« Avant même de me dire, je suis déjà dit(e) »
— Frantz Fanon
Ils ont fait de nous du cinéma est la première grande exposition monographique de Dalila Mahdjoub. À travers un ensemble d’œuvres pour la plupart produites spécialement pour l’exposition, Dalila Mahdjoub poursuit ici son travail de décolonisation d’archives de toutes sortes : personnelles, institutionnelles, médiatiques… Le point de départ de cet ensemble est l’inscription au verso d’une photographie de son grand-père dans l’album familial : « Souvenir de Djorf – ton père, Lakdar Mahdjoub ». Djorf était l’un des camps d’internement durant la guerre de libération de l’Algérie. Dalila Mahdjoub tire les fils de cette histoire, traversant alors d’autres histoires (une représentation théâtrale jouée par les détenus du FLN à la prison des Baumettes à Marseille, une sculpture coloniale au pied des escaliers de la gare Saint-Charles, le slogan paternaliste « Touche pas à mon pote… Un geste revient dans ses dessins et ses vidéo : Dalila Mahdjoub fait tomber matériellement les lettres du langage colonial. C’est avec une douceur, une délicatesse redoutable, qu’elle renverse les points de vue et retourne la violence de l’histoire.
Dalila Mahdjoub met en œuvre des dispositifs plastiques complexes et sensibles, à une échelle à la fois intime et politique, pour décoloniser des archives de toutes sortes, personnelles, institutionnelles, médiatiques…

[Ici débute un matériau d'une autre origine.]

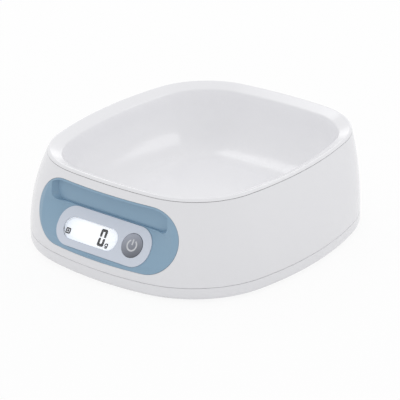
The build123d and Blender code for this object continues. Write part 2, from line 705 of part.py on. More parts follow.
def main_board():
    sketch = RectangleRounded(BOARD_WIDTH, BOARD_HEIGHT, BOARD_CORNER)
    for x, up in corners(BOARD_POST_X, BOARD_POST_UP):
        sketch -= Pos(x, up) * Circle(BOARD_SCREW_DIAMETER / 2 + PANEL_FIT)
    return in_panel_frame(single(slab(sketch, BOARD_BACK, BOARD_FRONT)))


def controller_chip():
    """Chip under its round cap of resin, on the board's back."""
    sketch = Pos(CHIP_X, 0) * Circle(CHIP_DIAMETER / 2)
    chip = slab(sketch, BOARD_BACK - CHIP_HEIGHT, BOARD_BACK)
    chip = fillet(chip.faces().sort_by(Axis.Z)[0].edges(), CHIP_ROUND)
    return in_panel_frame(single(chip))


def wire_socket():
    width, height, depth = SOCKET_SIZE
    sketch = Pos(SOCKET_X, 0) * Rectangle(width, height)
    return in_panel_frame(single(slab(sketch, BOARD_BACK - depth, BOARD_BACK)))


def board_screws():
    screws = []
    for x, up in corners(BOARD_POST_X, BOARD_POST_UP):
        shank = Pos(x, up) * Circle(BOARD_SCREW_DIAMETER / 2)
        head = Pos(x, up) * Circle(BOARD_SCREW_HEAD / 2)
        screw = slab(shank, BOARD_BACK, BOARD_BACK + BOARD_SCREW_LENGTH)
        screw += slab(head, BOARD_BACK - BOARD_SCREW_HEAD_HEIGHT, BOARD_BACK)
        screws.append(in_panel_frame(single(screw)))
    return group(screws)


def tact_switch():
    """Small switch under the button, with the hole that its plunger sinks into."""
    place = Pos(BUTTON_X, 0)
    body = slab(place * Rectangle(SWITCH_SIZE, SWITCH_SIZE), BOARD_FRONT, SWITCH_TOP)
    bottom = POST_END - PLUNGER_DEPTH - BUTTON_TRAVEL - PLUNGER_FIT
    bore = slab(place * Circle(PLUNGER_DIAMETER / 2 + PLUNGER_FIT), bottom, SWITCH_TOP + CUT)
    return in_panel_frame(single(body - bore))


def tact_plunger():
    sketch = Pos(BUTTON_X, 0) * Circle(PLUNGER_DIAMETER / 2)
    return in_panel_frame(single(slab(sketch, POST_END - PLUNGER_DEPTH, POST_END)))


def power_button():
    place = Pos(BUTTON_X, 0)
    cap = slab(place * Circle(BUTTON_DIAMETER / 2), FLANGE_BACK, PANEL_PROUD + BUTTON_PROUD)
    cap = fillet(cap.faces().sort_by(Axis.Z)[-1].edges(), BUTTON_PROUD)
    flange_radius = BUTTON_DIAMETER / 2 + BUTTON_FLANGE
    cap += slab(place * Circle(flange_radius), FLANGE_BACK, PANEL_BACK - PANEL_FIT)
    cap += slab(place * Circle(BUTTON_POST / 2), POST_END, FLANGE_BACK)
    return in_panel_frame(single(cap))


def load_cell():
    """Aluminium beam, thinned by two joined bores where it bends."""
    half = CELL_LENGTH / 2
    beam = block((-half, half), (-CELL_WIDTH / 2, CELL_WIDTH / 2), (CELL_LEVEL, CELL_TOP))
    middle = (CELL_LEVEL + CELL_TOP) / 2
    side = Plane((0, CELL_WIDTH / 2 + CUT, middle), x_dir=(1, 0, 0), z_dir=(0, -1, 0))
    eyes = Rectangle(CELL_EYE_SPACING, CELL_EYE_DIAMETER / 3)
    for sign in (-1, 1):
        eyes += Pos(sign * CELL_EYE_SPACING / 2, 0) * Circle(CELL_EYE_DIAMETER / 2)
    beam -= side * extrude(eyes, CELL_WIDTH + 2 * CUT)
    for x in (-CELL_HOLE_OUT, -CELL_HOLE_IN, CELL_HOLE_IN, CELL_HOLE_OUT):
        beam -= disc(x, 0, CELL_LEVEL - CUT, CELL_TOP + CUT, CELL_HOLE_DIAMETER)
    return single(beam)


def strain_gauge_coating():
    """White sealant over the gauges, above and below the thin places."""
    x_range = (-GAUGE_LENGTH / 2, GAUGE_LENGTH / 2)
    y_range = (-CELL_WIDTH / 2, CELL_WIDTH / 2)
    layers = []
    for low in (CELL_LEVEL - GAUGE_THICKNESS, CELL_TOP):
        layer = block(x_range, y_range, (low, low + GAUGE_THICKNESS))
        layers.append(fillet(layer.edges().filter_by(Axis.Z), CELL_WIDTH / 4))
    return group(layers)


def cell_screw(x, head_level, shank_end, head_up):
    """Pan screw along Z: its head's seat, its tip and which way the head lies."""
    low, high = sorted((head_level, shank_end))
    head_low = head_level if head_up else head_level - SCREW_HEAD_HEIGHT
    head = disc(x, 0, head_low, head_low + SCREW_HEAD_HEIGHT, SCREW_HEAD_DIAMETER)
    return single(disc(x, 0, low, high, SCREW_DIAMETER) + head)


def load_cell_screws():
    seat = FOOT_STAND + SCREW_HEAD_HEIGHT + SCREW_HEAD_FIT
    tip = CELL_LEVEL + SCREW_DEPTH
    return group([cell_screw(-x, seat, tip, False) for x in (CELL_HOLE_OUT, CELL_HOLE_IN)])


def platform_screws():
    seat = PLATFORM_TOP + RIB_HEIGHT - SCREW_HEAD_HEIGHT
    tip = CELL_TOP - SCREW_DEPTH
    return group([cell_screw(x, seat, tip, True) for x in (CELL_HOLE_OUT, CELL_HOLE_IN)])


def hub_sketch(grow):
    length = CELL_HOLE_OUT - CELL_HOLE_IN + HUB_WIDTH
    return Pos(HUB_X, 0) * SlotOverall(length + 2 * grow, HUB_WIDTH + 2 * grow)


def hub_spacer():
    """Post that carries the platform through the deck, just clear of the beam's rest."""
    start = CELL_TOP + WEIGH_TRAVEL + HUB_GAP
    post = Pos(0, 0, start) * extrude(hub_sketch(0.0), PLATFORM_LEVEL - start)
    for x in (CELL_HOLE_OUT, CELL_HOLE_IN):
        post -= disc(x, 0, start - CUT, PLATFORM_LEVEL + CUT, SCREW_DIAMETER + SCREW_FIT)
    return single(post)


def pad_places():
    return [(x, y + RIM_SHIFT) for x, y in corners(PAD_X, PAD_Y)]


def weighing_platform():
    """Ribbed plate under the bowl."""
    middle = Pos(0, RIM_SHIFT)
    outline = middle * RectangleRounded(PLATFORM_WIDTH, PLATFORM_DEPTH, PLATFORM_CORNER)
    inside = middle * RectangleRounded(
        PLATFORM_WIDTH - 2 * RIB_WIDTH, PLATFORM_DEPTH - 2 * RIB_WIDTH, PLATFORM_CORNER - RIB_WIDTH
    )
    plate = Pos(0, 0, PLATFORM_LEVEL) * extrude(outline, PLATFORM_PLATE)
    ribs = outline - inside
    for x, y in corners(PAD_X, PAD_Y):
        rib = Polyline((0, RIM_SHIFT), (x, y + RIM_SHIFT))
        ribs += trace(rib, RIB_WIDTH)
    for x, y in pad_places():
        ribs += Pos(x, y) * Circle(PAD_DIAMETER / 2 + RIB_WIDTH)
    ribs += hub_sketch(RIB_WIDTH / 2)
    plate += Pos(0, 0, PLATFORM_TOP) * extrude(ribs, RIB_HEIGHT)
    for x, y in pad_places():
        plate -= disc(x, y, PLATFORM_TOP - PAD_SEAT, PLATFORM_TOP + CUT, PAD_DIAMETER)
    window = RectangleRounded(PLATFORM_WINDOW, PLATFORM_WINDOW, PLATFORM_WINDOW_CORNER)
    cutter = extrude(window, PLATFORM_PLATE + 2 * CUT)
    for x, y in ((0, PAD_Y), (0, -PAD_Y), (-PAD_X, 0)):
        plate -= Pos(x, y + RIM_SHIFT, PLATFORM_LEVEL - CUT) * cutter
    for x in (CELL_HOLE_OUT, CELL_HOLE_IN):
        plate -= disc(x, 0, PLATFORM_LEVEL - CUT, PLATFORM_TOP + CUT, SCREW_DIAMETER + SCREW_FIT)
        head_width = SCREW_HEAD_DIAMETER + SCREW_FIT
        seat = PLATFORM_TOP + RIB_HEIGHT - SCREW_HEAD_HEIGHT
        plate -= disc(x, 0, seat, PLATFORM_TOP + CUT, head_width)
    return single(plate)


def platform_pads():
    bottom = PLATFORM_TOP - PAD_SEAT
    return group([disc(x, y, bottom, bottom + PAD_HEIGHT, PAD_DIAMETER) for x, y in pad_places()])


def housing_screws():
    seat = FOOT_STAND + COUNTERBORE_DEPTH
    shanks = bosses(seat, seat + BOSS_SCREW_LENGTH, BOSS_SCREW_DIAMETER)
    heads = bosses(seat - BOSS_SCREW_HEAD_HEIGHT, seat, BOSS_SCREW_HEAD)
    return group([single(shank + head) for shank, head in zip(shanks, heads)])


def rubber_feet():
    feet = []
    for x, y in corners(FOOT_X, FOOT_Y):
        foot = disc(x, y, 0.0, FOOT_STAND + FOOT_RECESS, FOOT_DIAMETER)
        feet.append(fillet(foot.edges().sort_by(Axis.Z)[0], FOOT_ROUND))
    return group(feet)


def cell_rows():
    """Middle line of each cell and which way its raised end points."""
    for row in range(CELLS):
        y = BATTERY_Y + (row - (CELLS - 1) / 2) * AAA_SPACING
        yield y, 1 if row % 2 == 0 else -1


def along_x(x, y, length, diameter):
    """Level cylinder along X at the cells' height."""
    middle = AAA_LEVEL + AAA_DIAMETER / 2
    turned = Pos(x, y, middle) * Rot(0, 90, 0)
    return turned * Cylinder(diameter / 2, length, align=(Align.CENTER, Align.CENTER, Align.MIN))


def batteries():
    cells = []
    end = box_x()[1] - CONTACT_THICKNESS
    body = AAA_LENGTH - NUB_LENGTH
    for y, way in cell_rows():
        tip = way * (end - NUB_LENGTH)
        start = tip - body if way > 0 else tip
        nub_start = tip if way > 0 else tip - NUB_LENGTH
        cell = along_x(start, y, body, AAA_DIAMETER)
        cell += along_x(nub_start, y, NUB_LENGTH, NUB_DIAMETER)
        cells.append(single(cell))
    return group(cells)


def battery_contacts():
    plates = []
    middle = AAA_LEVEL + AAA_DIAMETER / 2
    z_range = (middle - CONTACT_HEIGHT / 2, middle + CONTACT_HEIGHT / 2)
    for y, _ in cell_rows():
        y_range = (y - CONTACT_WIDTH / 2, y + CONTACT_WIDTH / 2)
        left, right = box_x()
        plates.append(block((left, left + CONTACT_THICKNESS), y_range, z_range))
        plates.append(block((right - CONTACT_THICKNESS, right), y_range, z_range))
    return group(plates)


def battery_springs():
    """Bowed leaf at the flat end of each cell."""
    springs = []
    radius = (SPRING_SPAN**2 / 4 + SPRING_ROOM**2) / (2 * SPRING_ROOM)
    ring = Circle(radius) - Circle(radius - CONTACT_THICKNESS)
    bow = Pos(SPRING_ROOM - radius, 0) * ring
    bow &= Pos(radius, 0) * Rectangle(2 * radius, 2 * radius)
    level = AAA_LEVEL + (AAA_DIAMETER - SPRING_WIDTH) / 2
    leaf = single(extrude(bow, SPRING_WIDTH))
    plate = box_x()[1] - CONTACT_THICKNESS
    for y, way in cell_rows():
        turned = leaf if way > 0 else Rot(0, 0, 180) * leaf
        springs.append(Pos(-way * plate, y, level) * turned)
    return group(springs)


NODES = [
    weighing_bowl,
    weighing_platform,
    platform_pads,
    platform_screws,
    hub_spacer,
    load_cell,
    strain_gauge_coating,
    load_cell_screws,
    upper_housing,
    base_tray,
    housing_screws,
    rubber_feet,
    display_bezel,
    display_panel,
    lcd_window,
    lcd_glass,
    lcd_backlight,
    zebra_strip,
    main_board,
    controller_chip,
    wire_socket,
    board_screws,
    tact_switch,
    tact_plunger,
    power_button,
    battery_door,
    batteries,
    battery_contacts,
    battery_springs,
]


def main():
    os.makedirs(PARTS, exist_ok=True)
    for make in NODES:
        export_step(make(), f"{PARTS}/{make.__name__}.step")


if __name__ == "__main__":
    main()
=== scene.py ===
import json
from math import acos, copysign, cos, pi, radians, sin, sqrt

import bmesh
import bpy
from bpy.props import FloatProperty, FloatVectorProperty, PointerProperty
from bpy.types import Operator, Panel, PropertyGroup
from mathutils import Matrix, Vector
from mathutils.bvhtree import BVHTree
from mathutils.kdtree import KDTree


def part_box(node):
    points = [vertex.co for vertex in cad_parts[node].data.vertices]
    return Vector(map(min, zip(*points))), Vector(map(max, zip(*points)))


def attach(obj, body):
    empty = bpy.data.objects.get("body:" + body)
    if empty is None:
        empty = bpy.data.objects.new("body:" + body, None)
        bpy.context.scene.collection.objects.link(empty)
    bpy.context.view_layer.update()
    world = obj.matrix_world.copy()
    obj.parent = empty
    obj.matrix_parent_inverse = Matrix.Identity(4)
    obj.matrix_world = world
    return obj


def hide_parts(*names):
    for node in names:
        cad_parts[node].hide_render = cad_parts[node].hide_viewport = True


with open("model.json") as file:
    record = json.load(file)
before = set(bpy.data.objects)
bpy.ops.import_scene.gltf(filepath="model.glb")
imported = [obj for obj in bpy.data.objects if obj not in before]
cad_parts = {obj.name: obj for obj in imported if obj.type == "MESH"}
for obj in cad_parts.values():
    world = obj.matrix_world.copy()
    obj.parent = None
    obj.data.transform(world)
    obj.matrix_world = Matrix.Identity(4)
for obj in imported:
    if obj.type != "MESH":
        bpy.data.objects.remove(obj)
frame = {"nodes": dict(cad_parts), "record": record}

bl_info = {
    "name": "Kitchen scale dressing",
    "version": (1, 0, 0),
    "blender": (4, 5, 0),
    "location": "View3D > Sidebar > Kitchen Scale",
    "description": "Finishes, a bowl, display figures and a studio for a kitchen scale",
    "category": "Object",
}

MM = 0.001

PANEL_TILT = radians(34.9)

# Figures on the screen and the symbol on the button, measured on the display's plane from
# the panel's middle: across, up and outwards.
SCREEN_DEPTH = -2.59 * MM
FIGURE_THICKNESS = 0.02 * MM
DIGIT_LEFT = -4.9 * MM
DIGIT_RIGHT = 0.95 * MM
DIGIT_LOW = -7.8 * MM
DIGIT_HIGH = 5.1 * MM
DIGIT_STROKE = 2.05 * MM
DIGIT_CLIP = 0.3 * DIGIT_STROKE
UNIT_PLACE = (3.3 * MM, -5.65 * MM)
UNIT_RADIUS = 1.05 * MM
UNIT_DROP = 1.0 * MM
UNIT_STROKE = 0.85 * MM
UNIT_CLIP = 0.05 * UNIT_STROKE
MARK_PLACE = (-32.8 * MM, -4.1 * MM)
MARK_SIDE = 4.5 * MM
MARK_CORNER = 0.22 * MARK_SIDE
MARK_BORDER = 0.24 * MARK_SIDE
MARK_DISC = 0.21 * MARK_SIDE
BUTTON_X = 26.4 * MM
BUTTON_FACE = 1.2 * MM
BUTTON_RADIUS = 8.75 * MM
SYMBOL_RADIUS = 3.9 * MM
SYMBOL_STROKE = 1.2 * MM
SYMBOL_HEIGHT = 0.05 * MM
SYMBOL_OPENING = radians(62.0)
SYMBOL_BAR = 1.1 * SYMBOL_RADIUS
ARC_STEPS = 40

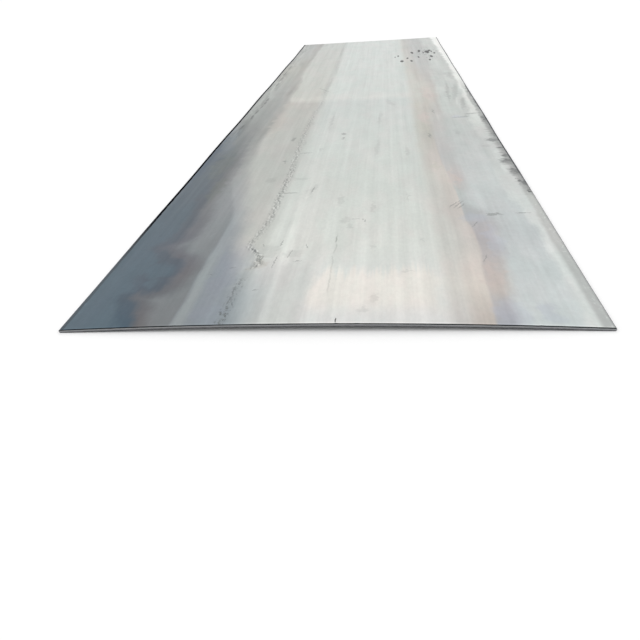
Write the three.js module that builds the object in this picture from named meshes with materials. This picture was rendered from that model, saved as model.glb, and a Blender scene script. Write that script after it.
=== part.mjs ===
// A hot-rolled structural steel plate with mill edges, sheared to length.
// Millimetres. +X runs across the plate, +Y along its length, +Z up.
// The origin is in the middle of the underside, on the floor that the plate lies on.
import * as THREE from 'three'

// The plate as it is ordered
const plateWidth = 1500
const plateLength = 6000
const plateThickness = 10

// Long sides: the rolls squeeze the metal out into a rounded mill edge
const millEdgeBulge = 3.5        // how far the round side stands out past the flat faces

// Short ends: what a guillotine shear leaves on a cut, from the top down
const rolloverDepth = 0.9        // height of the top corner that the blade drags round
const rolloverRun = 1.5          // how far in along the plate that corner starts
const burnishedDepth = 2.7       // height of the smooth upright band that the blade cuts
const tornLean = 1               // how far back the torn band below it leans
const burrHeight = 0.5           // height of the burr along the lower edge
const burrReach = 0.4            // how far the burr stands out from the foot of the torn band

// Out-of-flatness, all of it above the floor, so the plate rests on its middle strip and front corners
const crossbowRise = 18          // arch of the front end: its middle over its two corners
const crossbowReach = 1400       // distance from the front end at which the arch has run out
const endLiftRise = 6            // how far the far end curls up off the floor
const endLiftReach = 1000        // distance from the far end at which the curl starts
const edgeWaveHeight = 3         // height of the long waves in the two side bands
const edgeWavePitch = 1250       // length of one wave
const edgeWaveBand = 260         // width of each wavy band, in from the side
const edgeWaveStagger = 480      // how far the right side's waves lag behind the left side's

// How finely each stretch of the plate is divided
const bandSteps = 4              // across each wavy band
const stripSteps = 10            // across the flat strip between the bands
const archSteps = 14             // along the front arch
const middleSteps = 36           // along the plate between the arch and the curl
const curlSteps = 8              // along the curl of the far end
const rolloverSteps = 3
const tornSteps = 3

const halfWidth = plateWidth / 2
const halfLength = plateLength / 2
const halfThickness = plateThickness / 2
const burnishedTop = plateThickness - rolloverDepth
const burnishedFoot = burnishedTop - burnishedDepth

// Places on one axis: each stretch between two breaks is divided into its own number of even steps
function stationsBetween(breaks, steps) {
  const stations = [breaks[0]]
  steps.forEach((count, stretch) => {
    const start = breaks[stretch]
    const run = breaks[stretch + 1] - start
    for (let step = 1; step <= count; step++) {
      stations.push(start + run * step / count)
    }
  })
  return stations
}

// Lines along the plate, from its left side to its right side
const columns = stationsBetween(
  [-halfWidth, -halfWidth + edgeWaveBand, halfWidth - edgeWaveBand, halfWidth],
  [bandSteps, stripSteps, bandSteps],
)

// Lines across the plate, from its front end to its far end
const rows = stationsBetween(
  [-halfLength, -halfLength + crossbowReach, halfLength - endLiftReach, halfLength],
  [archSteps, middleSteps, curlSteps],
)

// Heights at which the section of an end or a side changes direction, from the underside up
function sectionHeights() {
  const heights = [0, ...stationsBetween([burrHeight, burnishedFoot, burnishedTop], [tornSteps, 1])]
  for (let step = 1; step <= rolloverSteps; step++) {
    heights.push(burnishedTop + rolloverDepth * Math.sin(Math.PI / 2 * step / rolloverSteps))
  }
  return heights
}

// How far the rounded long side lies in from its widest line, at one height of the section
function millEdgeInset(height) {
  const offMiddle = (height - halfThickness) / halfThickness
  return millEdgeBulge * (1 - Math.sqrt(Math.max(0, 1 - offMiddle ** 2)))
}

// How far a sheared end lies in from its furthest line, at one height of the section
function shearedEndInset(height) {
  if (height > burnishedTop) {
    const upRollover = Math.min(1, (height - burnishedTop) / rolloverDepth)
    return rolloverRun * (1 - Math.sqrt(1 - upRollover ** 2))
  }
  const downTorn = Math.max(0, (burnishedFoot - height) / burnishedFoot)
  const burr = burrReach * Math.max(0, 1 - height / burrHeight)
  return tornLean * downTorn - burr
}

// The share of the front arch that is left at a distance from the front end
function frontArch(y) {
  const along = Math.min(1, (y + halfLength) / crossbowReach)
  return Math.cos(Math.PI / 2 * along) ** 2
}

function crossbowLift(x, y) {
  return crossbowRise * frontArch(y) * (1 - (x / halfWidth) ** 2)
}

// The curl of the far end
function endLift(y) {
  const intoCurl = Math.max(0, 1 - (halfLength - y) / endLiftReach)
  return endLiftRise * intoCurl ** 2
}

// Waves along each side, which die out at the inner line of their band and under the front arch
function edgeWaveLift(x, y) {
  const intoBand = Math.max(0, 1 - (halfWidth - Math.abs(x)) / edgeWaveBand)
  const lag = x > 0 ? edgeWaveStagger : 0
  const swing = (1 - Math.cos(2 * Math.PI * (y + halfLength - lag) / edgeWavePitch)) / 2
  return edgeWaveHeight * intoBand ** 2 * swing * (1 - frontArch(y))
}

// A place on the outer line of a face is drawn in by the inset of the side or end that it meets there
function drawnIn(place, outermost, inset) {
  return Math.abs(place) === outermost ? place - Math.sign(place) * inset : place
}

// A block of unit cells, with each of its corners drawn to its station on the real section and lie
function plateGeometry() {
  const heights = sectionHeights()
  const cells = [columns, rows, heights].map((stations) => stations.length - 1)
  const block = new THREE.BoxGeometry(...cells, ...cells)
  const corners = block.attributes.position
  for (let index = 0; index < corners.count; index++) {
    const x = columns[Math.round(corners.getX(index) + cells[0] / 2)]
    const y = rows[Math.round(corners.getY(index) + cells[1] / 2)]
    const height = heights[Math.round(corners.getZ(index) + cells[2] / 2)]
    corners.setXYZ(
      index,
      drawnIn(x, halfWidth, millEdgeInset(height)),
      drawnIn(y, halfLength, shearedEndInset(height)),
      height + crossbowLift(x, y) + endLift(y) + edgeWaveLift(x, y),
    )
  }
  block.computeVertexNormals()
  return block
}

const millScale = new THREE.MeshStandardMaterial({ color: 0x8d969b, roughness: 0.42, metalness: 0.75 })

const plate = new THREE.Mesh(plateGeometry(), millScale)
plate.name = 'plate'

const steelPlate = new THREE.Group()
steelPlate.add(plate)

export default steelPlate
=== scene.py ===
# Looks of a hot-rolled steel plate: silver and slate-blue mill scale, mill edges and sheared ends.
# Metres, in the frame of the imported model: +X across the plate, +Y along it, +Z up.
import math

import bmesh
import bpy
from mathutils import Matrix, Vector, noise


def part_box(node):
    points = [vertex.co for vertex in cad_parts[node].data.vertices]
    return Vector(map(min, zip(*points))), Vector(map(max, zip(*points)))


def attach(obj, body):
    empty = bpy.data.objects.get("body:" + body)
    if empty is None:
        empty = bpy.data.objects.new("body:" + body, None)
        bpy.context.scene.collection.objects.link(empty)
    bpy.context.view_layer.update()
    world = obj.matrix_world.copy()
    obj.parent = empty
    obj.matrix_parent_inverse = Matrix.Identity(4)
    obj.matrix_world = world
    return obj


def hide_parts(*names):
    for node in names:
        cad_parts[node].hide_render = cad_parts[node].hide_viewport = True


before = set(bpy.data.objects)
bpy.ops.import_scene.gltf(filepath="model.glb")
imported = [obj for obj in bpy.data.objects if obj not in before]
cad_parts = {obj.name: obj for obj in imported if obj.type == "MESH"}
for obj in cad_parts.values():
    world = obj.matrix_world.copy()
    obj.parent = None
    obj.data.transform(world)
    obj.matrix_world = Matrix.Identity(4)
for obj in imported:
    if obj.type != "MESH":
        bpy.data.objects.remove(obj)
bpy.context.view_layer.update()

MM = 0.001

# The plate's extent and thickness; it lies in an arch, so its box is higher than it is thick
plate_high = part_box("plate")[1]
HALF_WIDTH = plate_high.x
HALF_LENGTH = plate_high.y
THICKNESS = 10 * MM

# Section of the rounded long sides and of the sheared ends
MILL_EDGE_BULGE = 3.5 * MM
ROLLOVER_DEPTH = 0.9 * MM
ROLLOVER_RUN = 1.5 * MM
BURNISHED_DEPTH = 2.7 * MM
TORN_LEAN = 1 * MM
BURR_HEIGHT = 0.5 * MM
BURR_REACH = 0.4 * MM
BURNISHED_TOP = THICKNESS - ROLLOVER_DEPTH
BURNISHED_FOOT = BURNISHED_TOP - BURNISHED_DEPTH

# How the plate lies: an arch at the front end, a curl at the far end, waves along the sides
CROSSBOW_RISE = 18 * MM
CROSSBOW_REACH = 1.4
END_LIFT_RISE = 6 * MM
END_LIFT_REACH = 1.0
EDGE_WAVE_HEIGHT = 3 * MM
EDGE_WAVE_PITCH = 1.25
EDGE_WAVE_BAND = 0.26
EDGE_WAVE_STAGGER = 0.48

# Unevenness of the worked edges
TORN_RELIEF = 0.3 * MM           # depth of the rough grain of the torn band
TEAR_LINE_WANDER = 0.7 * MM      # how far the foot of the burnished band wanders up and down
MILL_EDGE_WANDER = 1.2 * MM      # how far the mill edges wander in from a straight line
NICK_DEPTH = 1.6 * MM            # how far a knock on the front edge goes in
NICK_REACH = 7 * MM              # how far it spreads along the edge
NICK_FOOT = 0.4                  # the share of the thickness down to which it reaches
NICK_PLACES = (-0.41, 0.037, 0.093, 0.565)
MILL_EDGE_RIPPLES = ((1.3, 1, 7), (6, 0.5, 3))    # lumps per metre, strength, and where the noise is read
TEAR_LINE_LUMPS = 9              # per metre
BURR_LUMPS = 23
GRAIN_LUMPS = (160, 700)         # per metre along the end, and upwards
GRAIN_RUN_IN = 0.25              # the share of the torn band over which its grain sets in

# How finely the skin is divided
COLUMNS = 250
END_RUN = 0.2                    # the stretch next to each end with close rows
END_ROWS = 20
ARCH_ROWS = 30
MIDDLE_ROWS = 60
CURL_ROWS = 16
TORN_LEVELS = 5
BURNISHED_LEVELS = 2
ROLLOVER_LEVELS = 4
OUTERMOST = 0.9999               # a vertex of the grid past this share of its half size is on the rim
SHARP_ANGLE = math.radians(40)

# The camera stands in front of the plate, a little right of its middle
CAMERA_PLACE = (0.169, -HALF_LENGTH - 1.289, 0.849)
CAMERA_PITCH = math.radians(31.91)
CAMERA_YAW = math.radians(7.68)
CAMERA_ROLL = math.radians(-4.39)
CAMERA_LENS = 32.56

# Floor and light: an evenly lit white surface comes to about 1
FLOOR_SHOWN = 1.0                # how light the floor is to the camera
FLOOR_ALBEDO = 0.85              # how light it is to the plate
SKY_LIGHT = 0.7
MIRRORED_HORIZON = 1.03
MIRRORED_ZENITH = 0.8
SUN_SPREAD = math.radians(40)
KEY_LAMP = ((-4, -5, 8), 0.9)    # where it shines from, and its strength
FILL_LAMP = ((5, -2, 6), 0.45)
FLOOR_HALF_SIZE = 200
CAMERA_REACH = 300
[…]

Ils ont fait de nous cinéma est une expression arabe idiomatique à double sens. Elle exprime d’un côté la spectacularisation du fait colonial où l’autre est réduit à une image (et donc mis à distance de lui-même et du réel), et de l’autre côté elle signifie, sans détour : « Ils se sont moqués de nous ».
Les œuvres présentées ici découlent d’une recherche qui a commencé avec la découverte d’une photographie de son grand-père dans l’album familial. Dalila Mahdjoub s’interroge sur l’inscription au verso : « Souvenir de Djorf – ton père, Lakdar Mahdjoub ». C’est sa mère qui va lui raconter le contexte dans lequel a été faite cette image. À cette époque, Dalila Mahdjoub ignorait tout de ce qu’était Djorf et de la réalité des « camps », qu’ils soient d’internement, de tri, de transit ou de regroupement… Djorf était l’un des camps d’internement durant la guerre de libération de l’Algérie.
Elle commence à tirer les fils de cette histoire. Et c’est alors un mouvement rigoureux et kaleïdoscopique qui se diffracte en traversant d’autres histoires où elle interroge chaque fois les notions de représentation, de mise en spectacle de l’Autre, de point de vue, de dispositif panoptique.
Qu’il s’agisse de cette histoire si méconnue des camps dans l’Algérie coloniale entre 1955 et 1962, où son grand-père a été interné une année entre 1958 et 1959, d’une sculpture coloniale sur l’escalier monumental de la gare Saint-Charles à Marseille (dont elle défait l’horizontalité), ou des photographies d’une représentation théâtrale dans la prison des Baumettes pendant la période de la guerre d’indépendance de l’Algérie, ou de sa relecture critique du slogan paternaliste “Touche pas à mon pote”, ou de déchirer sa bibliothèque coloniale en un geste performatif qui sera répété plusieurs fois jusqu’au six juillet, Dalila Mahdjoub parle de l’exclusion et de la désubjectivation coloniale. Elle touche « ce sentiment de constamment se regarder par les yeux d’un autre, de mesurer son âme à l’aune d’un monde qui vous considère comme un spectacle, avec un amusement teinté de pitié méprisante » (Edward Web Du Bois). Dalila Mahdjoub renverse les points de vue en conjuguant subtilité, précision et retournement de la violence. Au-delà des figures coloniales les plus évidentes, elle s’efforce aussi de débusquer jusque dans des représentations prétendûment “amies“ une assignation à une position inférieure, ce qu’elle appelle « la figure de l’être inachevé »(1), et qu’elle vomit avec des œuvres à la fois patientes, minutieuses et fulgurantes.
On retrouve en effet dans plusieurs œuvres, dessins ou vidéo, un geste générique : Dalila Mahdjoub fait tomber le langage colonial, à la fois plastiquement (les lettres tombent littéralement, matériellement, en bas de la page), et politiquement. C’est là que la plus grande tension opère. Entre la négation coloniale de l’autre et une humanité qui affirme l’unité de son être. Entre une violence et une douceur extrême, redoutable. Dalila Mahdjoub relie le poétique, le biographique et le politique en une expérience qui réouvre l’horizon du présent en nous engageant à être autrement avec celles et ceux que l’on ne pourra plus jamais dire « autres ».